Eischens entered the US Open as the top seed in a bracket that featured the 2018 Junior World Team member James Burks; however, the two did not meet. Tyler was able to navigate the 72 kg tournament with little trouble. His closest match of the competition was a 7-1 win in the semis over Britton Holmes. That set up a best-of-three final with his friend and fellow Minnesota native Calvin Germinaro. In the 2018 Junior WTT’s Germinaro made the challenge tournament final before falling to Lenny Merkin. In both of his finals matches, Eischens was able to end the match via fall, but only after racking up at least 13 points in both matches.
77 kg – Jack Ervien (White River, WA)
*****This spot has not been set quite yet. 2018 world team member Tyler Dow will get an opportunity to wrestle-off for this spot since he competed at the Senior US Open****
Perhaps the most surprising winner at the Open was Jack Ervien. Jack gave subtle hints of a big 2018-19 when he won the Reno Tournament of Champions in December. He would go on to make the Washington state finals, the second time in his career that he placed in the top three in the state. The Campbell-commit Ervien, recently was fourth at NHSCA Senior Nationals. Before the Open, his best Greco credentials came in Fargo last July when he was seventh at the Junior level.
Jack came into the US Open unseeded and immediately pulled an upset, downing the fourth seed, Ankhaa Enkhmandakh 7-2. He earned a spot in the semis after teching fellow-unseeded wrestler Sammy Cokeley. It was another tech in the semis, this time over former Cadet World Team member Jake Hendricks, the top seed at 77 kg. Ervien earned the Open title after two pins in the finals, over fellow underdog, sixth-seeded Isaiah Alford.
82 kg – Zac Braunagel (Illinois)
Another redshirting freshman in this crew is Illinois’ Zac Bruanagel. Zac posted a solid 12-5 record during his initial season in Champaign. He won his first collegiate event, the Maryville Open, and then was a finalist at the Lindenwood Open, a week later. Braunagel was a three-time state placewinner and a two-time Illinois state champion. During his most recent trip to Fargo, Zac came away with the big stop sign after winning Junior Greco at 182 lbs. The previous summer, in 2017, he was third at the same tournament. In addition to earning a Junior National title in Greco last July, he also was third in freestyle. At the conclusion of the 2017-18 high school season, Zac took third at NHSCA Senior Nationals.
Braunagel’s tournament started off with little trouble earning first-period tech falls in the quarters and semi’s. In the final, he was tested by Clarion’s Max Wohlabaugh, but ultimately was still able to get the W in both matches 8-4 and 6-3.

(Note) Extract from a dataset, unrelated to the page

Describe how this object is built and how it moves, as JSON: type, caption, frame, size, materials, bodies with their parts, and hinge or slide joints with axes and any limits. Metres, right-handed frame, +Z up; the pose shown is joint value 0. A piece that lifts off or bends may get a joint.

87 kg – Cameron Caffey (Michigan State)
The most decorated collegiate wrestler on this list is Cameron Caffey. He is the only wrestler of this group to have officially competed for a DI school, which he did in 2018-19 when he made the NCAA Championships for the Spartans and went 2-2 at the big show. Caffey had an impressive 32-9 record which included a 19-match winning streak to start the season. Last year Cameron won the challenge tournament at the Junior WTT’s, but lost in the best-of-three finals. He then went on to wrestle at the Junior Pan-Am’s where he earned a gold medal in both Greco and freestyle.
Caffey put on one of the most impressive performances of any Junior wrestler in the Open. He earned pins in all four of his matches, none of which took longer than 2:03. Cameron’s finals opponent, Barrett Hughes, a victim of two pins himself, was a member of the 2019 Junior World team.
97 kg – Nicholas Boykin (Murfreesboro, TN–OTC)
Boykin has long been near the top of his respective age-group rankings for Greco, but finally got over the hump and made the world team. At one point, Nicholas had been competing at 130 kg, but he moved down to 97 kg for the Junior WTT’s last year. He entered that tournament as the one-seed, but was upset in the challenge tournament finals by the eventual world team member Chad Porter. Back in 2015, Boykin was a Cadet Greco National Champion in Fargo.
Nicholas made the finals of the Open by handling one of the top rising high school seniors in the country Braxton Amos of West Virginia. That set the stage for a series in the finals against the top seed Austin Harris of Oklahoma State. Boykin left nothing to doubt with a first-period fall in both matches to earn his Open championship.
130 kg – Cohlton Schultz (Ponderosa, CO)
For those that follow youth wrestling closely, no introduction is necessary for Cohlton Schultz. This is his third time on the Junior World team, he earned a bronze medal last year and did not medal in his first try. At the Cadet level, Schultz won gold at the 2016 World Championships. He was even a member of the 2018 U23 World team. The Arizona State-signee Schultz finished his high school career as a four-time Colorado state champion and also captured four Reno Tournament of Champions titles and two Walsh Ironman championships. Currently, Cohlton sits third on the Senior Greco ladder, as well.
Surprisingly enough, this was the only weight class that went to three matches at the Open. In one of the biggest upsets of the entire tournament, Schultz was pinned by Lee Herrington in the first match of the finals. Luckily, Schultz had two more opportunities against Herrington and he won both bouts by first-period techs 9-0 and 8-0.